Newy 87.8 FM (2NN)

Newcastle, New South Wales; Australia;
- Broadcast area: Newcastle, Lake Macquarie, Maitland, Port Stephens, Central Coast
- Frequencies: 87.8 MHz FM (2014–present) Optus D2 Satellite (2022–2023) Intelsat 19 Satellite (2022–2023)
- Branding: Newy 87.8 FM

Programming
- Language: English
- Format: Classic Hits

History
- First air date: 20 April 2014
- Former call signs: Classic Hits FM (2014–2020) Hunter TV (2014–2020)

Links
- Website: Official website

= Newy 87.8 FM =

Radio station in Newcastle, New South Wales, Australia

Newy 87.8 FM (call sign: 2NN) is a narrowcast FM radio station targeting Classic Hits music enthusiasts across Newcastle and the Central Coast, Australia on a frequency of 87.8 MHz. The station plays 1950s to 1980s music. The station also produces online video content covering local events.
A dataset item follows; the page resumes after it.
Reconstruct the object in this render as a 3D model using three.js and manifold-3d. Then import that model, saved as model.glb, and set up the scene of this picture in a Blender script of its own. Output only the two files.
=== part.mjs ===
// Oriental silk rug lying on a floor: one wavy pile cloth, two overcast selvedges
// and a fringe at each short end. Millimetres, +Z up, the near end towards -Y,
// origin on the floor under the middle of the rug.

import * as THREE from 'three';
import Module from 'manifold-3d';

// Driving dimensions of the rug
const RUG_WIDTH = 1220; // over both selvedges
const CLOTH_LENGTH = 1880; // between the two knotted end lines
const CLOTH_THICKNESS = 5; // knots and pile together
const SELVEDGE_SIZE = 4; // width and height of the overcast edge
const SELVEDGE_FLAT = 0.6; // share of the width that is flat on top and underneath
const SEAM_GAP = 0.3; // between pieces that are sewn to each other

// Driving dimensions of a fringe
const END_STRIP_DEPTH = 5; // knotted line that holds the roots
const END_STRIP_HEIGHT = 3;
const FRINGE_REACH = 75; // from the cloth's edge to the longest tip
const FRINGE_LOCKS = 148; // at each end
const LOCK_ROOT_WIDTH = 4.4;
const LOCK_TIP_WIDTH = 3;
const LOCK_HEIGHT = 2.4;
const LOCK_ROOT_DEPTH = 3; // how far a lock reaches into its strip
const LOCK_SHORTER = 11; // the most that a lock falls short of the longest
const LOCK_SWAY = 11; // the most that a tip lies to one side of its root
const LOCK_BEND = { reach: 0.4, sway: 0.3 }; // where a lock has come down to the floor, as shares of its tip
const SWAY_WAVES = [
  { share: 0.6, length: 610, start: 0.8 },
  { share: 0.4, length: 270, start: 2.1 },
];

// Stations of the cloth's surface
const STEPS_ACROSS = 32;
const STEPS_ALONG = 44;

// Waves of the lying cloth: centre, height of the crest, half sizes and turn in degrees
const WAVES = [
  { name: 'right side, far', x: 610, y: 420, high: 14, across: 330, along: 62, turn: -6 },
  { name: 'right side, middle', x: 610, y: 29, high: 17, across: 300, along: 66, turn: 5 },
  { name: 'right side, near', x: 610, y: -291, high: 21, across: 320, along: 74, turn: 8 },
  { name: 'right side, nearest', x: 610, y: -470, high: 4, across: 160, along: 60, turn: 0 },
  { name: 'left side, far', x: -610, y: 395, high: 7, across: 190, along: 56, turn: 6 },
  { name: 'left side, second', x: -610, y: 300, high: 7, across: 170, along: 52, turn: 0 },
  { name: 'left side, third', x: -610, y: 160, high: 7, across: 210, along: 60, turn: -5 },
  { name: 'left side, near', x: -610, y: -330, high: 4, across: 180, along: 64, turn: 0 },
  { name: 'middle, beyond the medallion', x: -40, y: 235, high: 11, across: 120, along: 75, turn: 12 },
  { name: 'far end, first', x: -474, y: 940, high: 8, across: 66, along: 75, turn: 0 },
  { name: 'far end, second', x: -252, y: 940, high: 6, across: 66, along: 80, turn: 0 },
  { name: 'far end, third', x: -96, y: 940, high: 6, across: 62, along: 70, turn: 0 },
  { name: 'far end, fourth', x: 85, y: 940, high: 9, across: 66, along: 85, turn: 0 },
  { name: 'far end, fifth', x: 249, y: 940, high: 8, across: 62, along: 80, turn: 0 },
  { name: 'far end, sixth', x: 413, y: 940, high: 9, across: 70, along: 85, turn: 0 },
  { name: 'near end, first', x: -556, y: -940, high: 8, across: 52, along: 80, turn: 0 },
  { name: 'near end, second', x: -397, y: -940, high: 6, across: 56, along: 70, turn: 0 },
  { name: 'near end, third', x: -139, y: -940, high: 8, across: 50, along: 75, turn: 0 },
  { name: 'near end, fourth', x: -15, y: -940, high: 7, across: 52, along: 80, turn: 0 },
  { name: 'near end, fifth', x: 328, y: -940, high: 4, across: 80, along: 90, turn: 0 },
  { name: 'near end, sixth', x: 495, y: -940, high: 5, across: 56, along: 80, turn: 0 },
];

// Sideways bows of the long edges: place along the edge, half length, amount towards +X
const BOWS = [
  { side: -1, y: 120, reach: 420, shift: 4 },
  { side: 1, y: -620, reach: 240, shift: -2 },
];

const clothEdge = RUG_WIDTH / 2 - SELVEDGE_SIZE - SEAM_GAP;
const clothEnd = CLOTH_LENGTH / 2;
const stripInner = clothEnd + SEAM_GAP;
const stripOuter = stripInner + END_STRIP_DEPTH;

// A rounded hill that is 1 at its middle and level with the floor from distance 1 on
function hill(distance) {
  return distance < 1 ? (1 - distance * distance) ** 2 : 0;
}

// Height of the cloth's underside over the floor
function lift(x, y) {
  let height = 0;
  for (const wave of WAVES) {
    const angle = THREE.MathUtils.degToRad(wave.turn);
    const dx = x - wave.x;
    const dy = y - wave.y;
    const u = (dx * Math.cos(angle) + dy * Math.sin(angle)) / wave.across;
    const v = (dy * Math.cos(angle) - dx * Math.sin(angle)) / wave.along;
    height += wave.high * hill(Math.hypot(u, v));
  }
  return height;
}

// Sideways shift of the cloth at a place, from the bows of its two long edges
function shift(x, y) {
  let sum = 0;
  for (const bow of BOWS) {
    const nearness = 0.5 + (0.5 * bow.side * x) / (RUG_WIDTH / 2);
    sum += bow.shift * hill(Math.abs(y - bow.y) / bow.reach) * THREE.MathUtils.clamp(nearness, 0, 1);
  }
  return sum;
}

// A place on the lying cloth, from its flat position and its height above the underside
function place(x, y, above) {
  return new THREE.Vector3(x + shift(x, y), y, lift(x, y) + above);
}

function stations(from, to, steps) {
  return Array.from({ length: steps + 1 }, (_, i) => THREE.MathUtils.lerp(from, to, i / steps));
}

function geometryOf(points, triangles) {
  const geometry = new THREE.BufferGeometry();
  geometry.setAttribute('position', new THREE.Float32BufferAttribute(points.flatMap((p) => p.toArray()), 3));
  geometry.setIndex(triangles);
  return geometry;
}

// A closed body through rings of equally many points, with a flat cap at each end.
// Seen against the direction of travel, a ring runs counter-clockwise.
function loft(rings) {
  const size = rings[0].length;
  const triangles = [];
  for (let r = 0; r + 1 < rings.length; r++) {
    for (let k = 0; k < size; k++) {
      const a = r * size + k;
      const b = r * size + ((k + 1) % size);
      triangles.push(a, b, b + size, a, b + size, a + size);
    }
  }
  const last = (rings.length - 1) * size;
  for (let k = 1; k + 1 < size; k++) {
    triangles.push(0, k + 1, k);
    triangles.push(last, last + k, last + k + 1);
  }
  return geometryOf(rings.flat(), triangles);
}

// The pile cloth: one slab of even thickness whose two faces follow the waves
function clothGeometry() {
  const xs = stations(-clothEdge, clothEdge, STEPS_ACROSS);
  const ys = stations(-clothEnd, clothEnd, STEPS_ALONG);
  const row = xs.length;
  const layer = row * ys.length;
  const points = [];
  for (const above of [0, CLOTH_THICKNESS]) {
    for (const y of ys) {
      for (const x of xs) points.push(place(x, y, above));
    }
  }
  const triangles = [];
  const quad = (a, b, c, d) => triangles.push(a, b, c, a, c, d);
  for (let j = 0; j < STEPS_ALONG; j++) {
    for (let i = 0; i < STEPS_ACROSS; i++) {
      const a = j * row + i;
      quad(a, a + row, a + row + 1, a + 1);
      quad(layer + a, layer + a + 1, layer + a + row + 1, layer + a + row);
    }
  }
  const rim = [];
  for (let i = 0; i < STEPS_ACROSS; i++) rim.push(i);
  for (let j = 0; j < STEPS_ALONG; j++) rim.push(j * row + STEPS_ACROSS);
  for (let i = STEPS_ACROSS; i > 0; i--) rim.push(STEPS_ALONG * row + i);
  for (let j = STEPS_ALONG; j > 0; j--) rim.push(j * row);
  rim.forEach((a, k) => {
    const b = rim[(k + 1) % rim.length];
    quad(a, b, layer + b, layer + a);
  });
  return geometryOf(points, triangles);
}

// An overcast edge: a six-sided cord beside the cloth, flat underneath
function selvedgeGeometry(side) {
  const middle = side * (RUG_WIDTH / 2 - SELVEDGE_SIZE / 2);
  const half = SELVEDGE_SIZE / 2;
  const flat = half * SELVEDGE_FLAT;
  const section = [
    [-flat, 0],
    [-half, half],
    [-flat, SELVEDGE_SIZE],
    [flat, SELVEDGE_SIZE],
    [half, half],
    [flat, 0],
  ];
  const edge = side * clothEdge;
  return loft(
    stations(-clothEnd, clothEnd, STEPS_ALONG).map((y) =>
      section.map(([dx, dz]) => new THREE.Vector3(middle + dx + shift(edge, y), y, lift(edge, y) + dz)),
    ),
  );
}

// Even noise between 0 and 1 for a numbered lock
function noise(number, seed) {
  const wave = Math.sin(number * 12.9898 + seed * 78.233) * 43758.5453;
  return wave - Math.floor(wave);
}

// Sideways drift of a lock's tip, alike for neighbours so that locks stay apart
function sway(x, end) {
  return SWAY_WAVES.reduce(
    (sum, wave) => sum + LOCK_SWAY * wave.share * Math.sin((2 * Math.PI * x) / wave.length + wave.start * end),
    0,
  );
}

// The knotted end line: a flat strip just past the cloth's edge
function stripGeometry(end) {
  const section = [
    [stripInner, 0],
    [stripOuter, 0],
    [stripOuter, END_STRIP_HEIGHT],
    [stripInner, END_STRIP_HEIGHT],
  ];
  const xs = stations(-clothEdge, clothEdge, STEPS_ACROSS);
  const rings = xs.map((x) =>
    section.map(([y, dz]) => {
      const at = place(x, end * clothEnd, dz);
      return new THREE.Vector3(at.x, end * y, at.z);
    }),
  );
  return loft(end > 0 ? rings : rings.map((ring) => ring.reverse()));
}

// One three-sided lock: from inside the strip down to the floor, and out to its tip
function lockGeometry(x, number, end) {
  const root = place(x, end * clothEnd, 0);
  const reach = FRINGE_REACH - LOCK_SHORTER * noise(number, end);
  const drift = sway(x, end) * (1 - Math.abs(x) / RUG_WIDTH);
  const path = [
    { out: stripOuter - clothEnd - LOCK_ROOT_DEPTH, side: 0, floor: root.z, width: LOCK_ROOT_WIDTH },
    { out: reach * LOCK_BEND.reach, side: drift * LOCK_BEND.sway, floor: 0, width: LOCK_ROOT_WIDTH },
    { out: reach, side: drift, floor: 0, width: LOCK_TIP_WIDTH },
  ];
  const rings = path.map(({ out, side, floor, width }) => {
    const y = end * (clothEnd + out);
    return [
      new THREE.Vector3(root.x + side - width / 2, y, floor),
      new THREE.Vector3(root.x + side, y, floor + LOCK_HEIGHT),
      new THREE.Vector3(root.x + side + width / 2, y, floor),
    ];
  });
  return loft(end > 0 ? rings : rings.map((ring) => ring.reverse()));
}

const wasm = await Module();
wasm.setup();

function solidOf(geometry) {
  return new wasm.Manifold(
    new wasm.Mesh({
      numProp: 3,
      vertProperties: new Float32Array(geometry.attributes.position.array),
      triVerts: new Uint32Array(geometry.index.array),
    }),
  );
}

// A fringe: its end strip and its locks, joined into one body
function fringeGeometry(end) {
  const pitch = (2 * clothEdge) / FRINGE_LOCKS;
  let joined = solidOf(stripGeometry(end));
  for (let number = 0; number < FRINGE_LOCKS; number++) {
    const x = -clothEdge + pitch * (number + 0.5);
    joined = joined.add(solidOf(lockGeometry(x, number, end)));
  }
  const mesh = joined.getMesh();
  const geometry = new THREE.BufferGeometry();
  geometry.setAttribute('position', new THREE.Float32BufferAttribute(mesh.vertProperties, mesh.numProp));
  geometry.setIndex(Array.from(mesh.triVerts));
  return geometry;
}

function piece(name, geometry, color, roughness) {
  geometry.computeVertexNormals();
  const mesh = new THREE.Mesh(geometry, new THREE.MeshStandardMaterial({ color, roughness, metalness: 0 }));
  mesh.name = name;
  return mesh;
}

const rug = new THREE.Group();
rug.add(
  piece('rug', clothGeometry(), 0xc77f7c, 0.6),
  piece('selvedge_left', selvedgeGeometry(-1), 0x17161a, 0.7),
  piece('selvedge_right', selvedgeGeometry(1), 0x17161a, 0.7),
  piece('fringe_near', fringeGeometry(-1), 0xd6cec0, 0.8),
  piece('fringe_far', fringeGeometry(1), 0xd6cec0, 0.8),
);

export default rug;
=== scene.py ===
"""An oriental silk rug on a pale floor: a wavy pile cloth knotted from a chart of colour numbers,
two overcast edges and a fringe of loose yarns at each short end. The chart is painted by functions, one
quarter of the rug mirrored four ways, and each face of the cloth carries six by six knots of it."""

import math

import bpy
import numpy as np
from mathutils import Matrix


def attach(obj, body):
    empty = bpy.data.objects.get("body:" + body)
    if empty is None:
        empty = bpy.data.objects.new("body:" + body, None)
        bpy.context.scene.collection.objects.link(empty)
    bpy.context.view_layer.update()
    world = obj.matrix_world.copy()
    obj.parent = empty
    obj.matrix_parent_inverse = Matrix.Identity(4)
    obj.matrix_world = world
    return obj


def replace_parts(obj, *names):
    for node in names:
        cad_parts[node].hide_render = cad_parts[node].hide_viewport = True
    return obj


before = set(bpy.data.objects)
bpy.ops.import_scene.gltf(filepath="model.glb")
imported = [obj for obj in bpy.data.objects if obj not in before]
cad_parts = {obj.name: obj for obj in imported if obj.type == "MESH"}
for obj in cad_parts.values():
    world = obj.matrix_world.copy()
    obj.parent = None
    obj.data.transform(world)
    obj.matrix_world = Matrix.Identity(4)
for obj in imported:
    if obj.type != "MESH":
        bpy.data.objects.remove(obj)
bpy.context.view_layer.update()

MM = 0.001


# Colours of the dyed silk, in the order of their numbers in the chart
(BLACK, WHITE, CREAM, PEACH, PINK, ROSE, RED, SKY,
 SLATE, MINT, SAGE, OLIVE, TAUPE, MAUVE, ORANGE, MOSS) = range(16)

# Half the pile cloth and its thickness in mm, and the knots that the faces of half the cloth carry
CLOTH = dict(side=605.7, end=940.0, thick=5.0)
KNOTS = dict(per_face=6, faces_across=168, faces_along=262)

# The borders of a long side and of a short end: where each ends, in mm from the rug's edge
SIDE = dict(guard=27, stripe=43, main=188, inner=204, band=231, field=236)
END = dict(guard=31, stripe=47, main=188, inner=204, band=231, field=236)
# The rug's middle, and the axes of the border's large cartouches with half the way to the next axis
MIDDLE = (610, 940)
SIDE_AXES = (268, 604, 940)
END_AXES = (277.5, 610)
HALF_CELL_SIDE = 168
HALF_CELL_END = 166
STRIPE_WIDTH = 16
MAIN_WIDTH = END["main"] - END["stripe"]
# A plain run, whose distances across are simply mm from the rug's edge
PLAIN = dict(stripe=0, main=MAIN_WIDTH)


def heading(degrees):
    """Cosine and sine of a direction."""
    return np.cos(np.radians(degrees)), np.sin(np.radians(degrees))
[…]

The station's playout facility is at 1A McIntosh Drive, Mayfield West with remote studios located in Beaumont Street. Hamilton, Newcastle West, Elermore Vale, Tamworth and Penrith. The station transmits from a number of FM transmitters across Newcastle and the Central Coast.

==History==

Hunter TV logo

2NN Classic Hits FM was founded by Craig Allen and first went to air in 2014. It was a part of a national network of narrowcast radio stations playing classic hits music. The network included Classic Hits stations in Orange, Wollongong, Mudgee, Mid North Coast, Bowral, Wagga Wagga, Taree and Roma, Queensland. There were other branding variations on the network including Oldies FM and Air FM in Penrith and a shortwave radio station called Ozyradio

Hunter TV was formed in 2014 with the intent to gain a community television licence to broadcast on free-to-air digital terrestrial television in Newcastle, with the station going live online on 1 March 2014. However, their initial application for a community television licence from the Australian Communications & Media Authority, and later appeals, were rejected due to uncertainty surrounding the future of community television. Hunter TV later reinforced their online services, becoming a community-orientated live streaming and video on demand service.

In September 2020 2NN split from the Classic Hits FM network and merged with Hunter TV forming a new station 'Newy 87.8 FM'. The merged entity creates audio content for radio and video content for their video on demand service.

In 2022 coverage was extended to Gosford and the station plans to extend this further south through the North Shore and Northern Beaches of Sydney in 2023.

==Stars of Newcastle==
Hunter TV was one of the founding partners who helped launch the Cancer Council's 'Stars of Newcastle' event by promoting and producing video content for the initiative. Hunter TV also provided project management and consulting services to the event organisers. During Hunter TV's tenure, the event raised over $465,000 for the charity.

== Current On-Air Schedule ==
- 'Drive' with Darren McErlain 4 pm to 6 pm, 7 days a week
- 'Webby's Wireless Show' incorporates 'On this day' and 'It's a funny old world' which airs at various times throughout the day.
- 'Feel Good Weekends' with Matt Morris, Saturday and Sunday 6 pm to 9 pm
- 'Afternoons' with Paul Rothapfel, 1 pm to 4 pm weekdays.
- 'Saturday Mornings' with Diana Lampard, 9 am to 1 pm Saturdays.